■ Aim of the task
Copy out all of the data exactly as it appears.

# # # # # # #

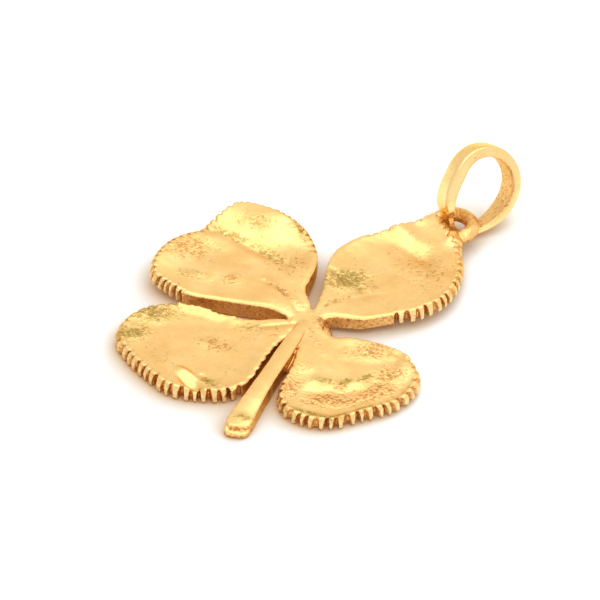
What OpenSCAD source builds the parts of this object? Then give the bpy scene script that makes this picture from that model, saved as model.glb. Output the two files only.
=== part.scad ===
// Four-leaf clover charm, cast in one piece with its stem and eyelet, and the loop bail that hangs it.
// Millimetres. It lies on its back: +Z is up, +Y runs from the hub towards the bail, +X to the right.
// The origin is the middle of the lying pendant, on the surface that it rests on.

/* [Leaves] */
// Depth of the grooves cut across the leaf edges
notch_depth = 0.36; // [0.1:0.02:0.5]
// Spacing of the points on a plain stretch of leaf edge
edge_step = 0.8; // [0.3:0.1:2]

// Upper-left leaf: [angle in degrees, radius] of its outline about its own centre
left_outline = [[2, 6.7], [10, 5.5], [20, 5.2], [45, 5.2], [68, 5.25], [92, 5.2], [118, 5.3], [132, 5.35],
    [142, 5.2], [156, 4.45], [178, 3.95], [196, 4.6], [216, 5.4], [240, 5.95], [256, 5.3], [272, 4.8],
    [292, 4.3], [310, 4.25], [328, 4.65], [342, 5.5], [352, 7.4]];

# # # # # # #

■ Complete answer
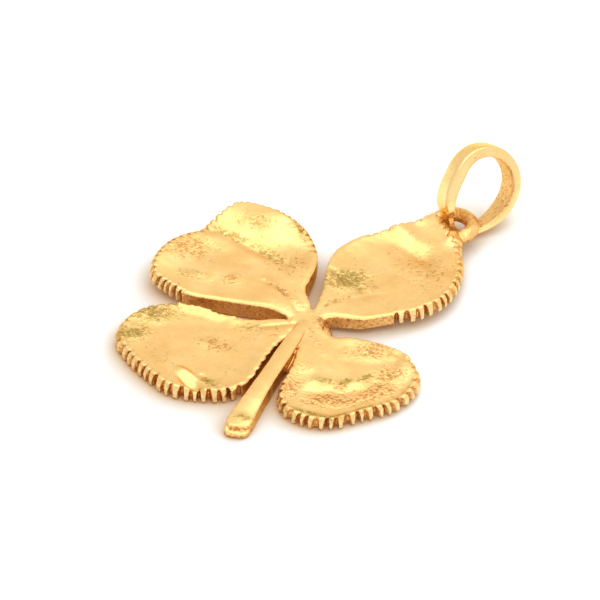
What OpenSCAD source builds the parts of this object? Then give the bpy scene script that makes this picture from that model, saved as model.glb. Output the two files only.
=== part.scad ===
// Four-leaf clover charm, cast in one piece with its stem and eyelet, and the loop bail that hangs it.
// Millimetres. It lies on its back: +Z is up, +Y runs from the hub towards the bail, +X to the right.
// The origin is the middle of the lying pendant, on the surface that it rests on.

/* [Leaves] */
// Depth of the grooves cut across the leaf edges
notch_depth = 0.36; // [0.1:0.02:0.5]
// Spacing of the points on a plain stretch of leaf edge
edge_step = 0.8; // [0.3:0.1:2]

// Upper-left leaf: [angle in degrees, radius] of its outline about its own centre
left_outline = [[2, 6.7], [10, 5.5], [20, 5.2], [45, 5.2], [68, 5.25], [92, 5.2], [118, 5.3], [132, 5.35],
    [142, 5.2], [156, 4.45], [178, 3.95], [196, 4.6], [216, 5.4], [240, 5.95], [256, 5.3], [272, 4.8],
    [292, 4.3], [310, 4.25], [328, 4.65], [342, 5.5], [352, 7.4]];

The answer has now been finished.